Neuer Berufsstand als Lösung?
Jungmediziner überlastet und frustriert
Österreichs Nachwuchsärzte sind überlastet und frustriert, laut einer aktuellen Unmfrage der Ärztekammer. Junge Turnusärzte leiden unter überlangen Dienstzeiten und müssen zu oft administrative Tätigkeiten ausüben. Die Ärztekammer fordert entlastende Maßnahmen - den Turnus abschaffen will sie nicht.
8. April 2017, 21:58
Mittagsjournal, 14.07.2010
Überlange Arbeitszeiten
Die IFES-Studie im Auftrag der Ärztekammer zeichnet ein Bild, das die 6500 Ärzte in Ausbildung, die Turnusärzte, wie Lehrlinge erscheinen lässt. Turnusärzte würden, anstatt ihr Handwerk vom Meister zu lernen, nur zum Würstelholen und Staubwischen herangezogen. Turnusärzte in der Ausbildung zum Allgemeinmediziner verwenden, laut der IFES-Studie, die Hälfte ihrer wöchentlichen Arbeitszeit für administrative Tätigkeiten, zum Beispiel für Schreibarbeiten. Die Zufriedenheit mit den Vorgesetzten gegenüber früheren Jahren ist gestiegen und die Gesamtarbeitszeit leicht gesunken. Aber vor allem stöhnen die Jungmediziner in der Ausbildung zum Facharzt unter überlangen Arbeitszeiten. Zwei Drittel von ihnen arbeiten mehr als die gesetzlich erlaubten 60 Stunden, ein Drittel sogar bis zu 76 Stunden in der Woche.
Resignation gegen Ende des Studiums
Dabei seien die JungmedizinerInnen, sechs von zehn Turnusärzten sind Frauen, anfangs hochmotiviert, sagt IFES-Studienautor Georg Michenthaler: "Was man auf Basis dieser Studie feststellen kann, ist, dass die letzte Ausbildungsphase eine sehr kritische ist. Dort, wo es darum geht den Übergang in den Beruf zu schaffen, entsteht sehr viel Frustration und Resignation." Die ursprünglichen Bilder des Berufs würden sich als Illusion erweisen und man bekäme den Eindruck, möglicherweise den falschen Weg beschritten zu haben, so Michenthaler. Was natürlich am Ende der mühsamen Ausbildung zum Arzt ein fataler Schluss ist.
Zu viel Schreibarbeit
Die Turnusausbildung sei schlichtweg schlecht, sagt Ärztekammer-Vizepräsident Harald Mayer. Die Ärzteschaft insgesamt sei mit Dokumentation und Schreibarbeiten überlastet und das gehe zu Lasten der schwächsten Glieder in der Kette, der Turnusärzte. "Wenn Fachärzte selbst kaum Zeit haben, mit ihrer medizinischen Arbeit fertig zu werden, ist es schwierig junge Kollegen nebenbei auszubilden. Dazu kommt, dass der Dokumentationsaufwand in den letzten Jahren gestiegen ist", erklärt Mayer.

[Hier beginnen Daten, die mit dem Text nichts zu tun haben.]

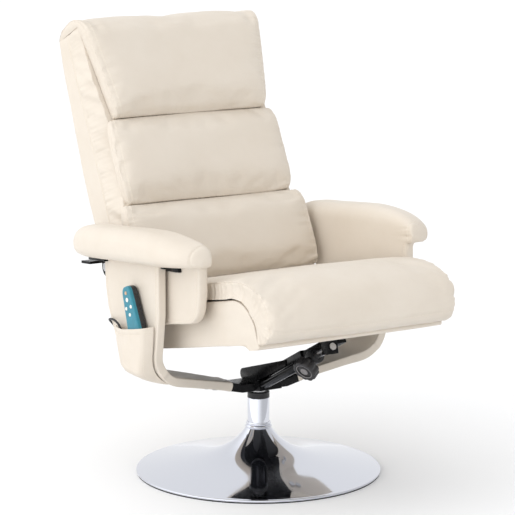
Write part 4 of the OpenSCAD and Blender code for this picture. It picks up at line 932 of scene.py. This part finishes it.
def make_back():
    up = np.array([0, 0.15, 0.4, 0.52, 0.67, 0.8, 0.9, 1]) * 615
    deep = SHELL_SEAM + 88 * np.array([0.84, 0.92, 1, 0.98, 0.88, 0.78, 0.76, 0.62])
    z = np.linspace(0, BACK_H, 130)
    y = np.interp(z, up, deep)
    evened(y, 30)
    draw = 9 + 25 * np.clip(1 - np.abs(z - 340) / 190, 0, 1) + 6 * np.clip(1 - z / 190, 0, 1)
    outer, inner = [], []
    for x in across(BACK_HALF, 65):
        t = max(0, (abs(x) - 224) / 16)
        pull = 15 * (1 - math.sqrt(max(0, 1 - t * t)))
        outer.append(at_x(x, np.column_stack([y - pull, z])))
        inner.append(np.column_stack([x * (1 - draw / BACK_HALF), np.full(len(z), 0.5), z]))
    obj, _, ladders = band("back_cover", outer, inner, BACK, 30)
    spot = local(obj, BACK)
    rear = np.clip((spot[:, 1] - SHELL_SEAM) / 30, 0, 1)
    drawn = np.interp(spot[:, 2], z, draw)
    full = BACK_HALF - drawn * np.clip(1 - spot[:, 1] / SHELL_SEAM, 0, 1) ** 1.4
    ends = np.concatenate([g[1:-1, 1:-1].ravel() for g in ladders])
    spot[ends, 0] = np.sign(spot[ends, 0]) * (full + 1.0 * rear)[ends]
    set_coords(obj, placed(spot, BACK))
    relaxed(obj, 3)
    subdivided(obj)
    spot = local(obj, BACK)
    rear_line = resample(np.column_stack([y - 5, z]), 100)
    seams, gusset = [], 0
    for side in (-1, 1):
        look = looks(obj, (side, 0, 0)) * np.clip((SHELL_SEAM - spot[:, 1]) / 4, 0, 1)
        gusset = gusset + look
        line = placed([(side * BACK_HALF, SHELL_SEAM, h) for h in (2, BACK_H - 2)], BACK)
        seams.append((line, 1.8, 2.6, 2.6, 0.030, look, 72 + side))
        edge = placed(at_x(side * 0.975 * BACK_HALF, rear_line), BACK)
        seams.append((edge, 1.0, 2.4, 0.3, 0.010, 1, 75 + side))
    slanted = BACK @ Matrix.Rotation(math.radians(38), 4, "X")
    worked(obj, seams, [(BACK, (160, 90, 150), 1.4, 8, 1), (BACK, (60, 22, 46), 0.6, 9, 1),
                        (slanted, (200, 60, 17), 4.6, 10, gusset)])
    upholstered(obj, "back", 0.8, "back_shell", "back_core")
    lines = [placed([(x, SHELL_SEAM + 4, h) for h in (4, 600)], BACK) for x in (-BACK_HALF, BACK_HALF)]
    stitches("back_cover_thread", obj, lines, "back")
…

Ärztekammer für neuen Berufsstand
Dabei sei das Dokumentieren von Krankengeschichten und Behandlungen schon wichtig und notwendig, meint Mayer. Sie liege in der Verantwortung des Arztes, müsse aber nicht von ihm persönlich durchgeführt werden. "Wir wollen Stationssekretärinnen, Stationsassistenten und Dokumentationsassistenten. Hier wäre eine Berufsgruppe notwendig, die uns von diesen Arbeiten entlastet. Nicht von der Verantwortung, sondern von der Arbeit", sagt Mayer.
Abschaffung der Turnusausbildung diskutiert
Prinzipiell soll der Turnus aber erhalten bleiben, möchte Harald Mayer. Die von Wissenschaftsministerin Beatrix Karl (ÖVP) angepeilte faktische Abschaffung der Turnusausbildung zugunsten eines verlängerten Facharztstudiums zum Allgemeinmediziner lehnt er ab. Sie würde, in Gestalt der direkt von der Uni weg amtierenden Jungärzte, ein medizinisches Proletariat schaffen, meint der Ärztekammer-Vizepräsident.